Ms J McCann: I suggest, Deputy Chair, that we get a bit of guidance on that from NICEM and the Human Rights Commission.


The Deputy Chairperson: OK.  What is the rationale for shortening the consultation from the normal statutory provision to six weeks?


Mr Smyth: It was really just to save some time.  When Scotland consulted on this last March, there were no responses whatsoever.  England and Wales tell us that they had very few responses in 2004.  We thought that, rather than have it out for the full 12 weeks, we would save everybody some time by reducing it to six weeks.  However, if the Committee wants to do something different, we are quite happy to accept a longer period of time if you think that that is appropriate.

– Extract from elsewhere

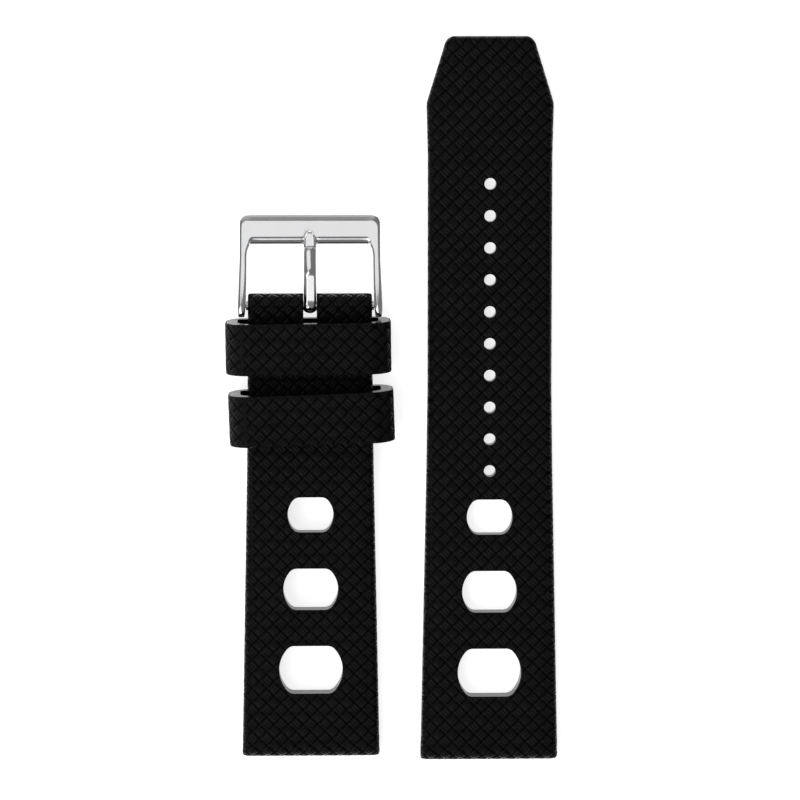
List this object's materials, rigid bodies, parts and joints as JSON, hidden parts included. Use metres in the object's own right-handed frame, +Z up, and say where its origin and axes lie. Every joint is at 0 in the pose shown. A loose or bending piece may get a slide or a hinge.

The Deputy Chairperson: There could be a challenge to that.  If the consultation concluded in six weeks, somebody could then say that you did not give them enough time.


Mr Smyth: If somebody came back with a reasoned argument after six weeks, I do not think that we would not take their views on board because they had missed the deadline.  We would be flexible about that.


Mr Lynch: I have just a quick question.  How many people are we talking about within this category?


Mr Murray: At any point in time, usually 10% to 12% of our prison population are foreign nationals, which is around 130 to 140 people.


Mr Smyth: But not all of them would be subject to deportation on completion of their sentence.


Mr Murray: Some of them will be lifers and some will be serving ECSs or ICSs.  I think that the original calculation was somewhere around 60.


Mr Smyth: It is around the 50 to 60 mark.  As of today, the UKBA would say that there are around 50 to 60 people, who are currently serving a sentence and will be liable to removal on completion of that sentence, who could be going early.


The Deputy Chairperson: Thank you both for coming this afternoon.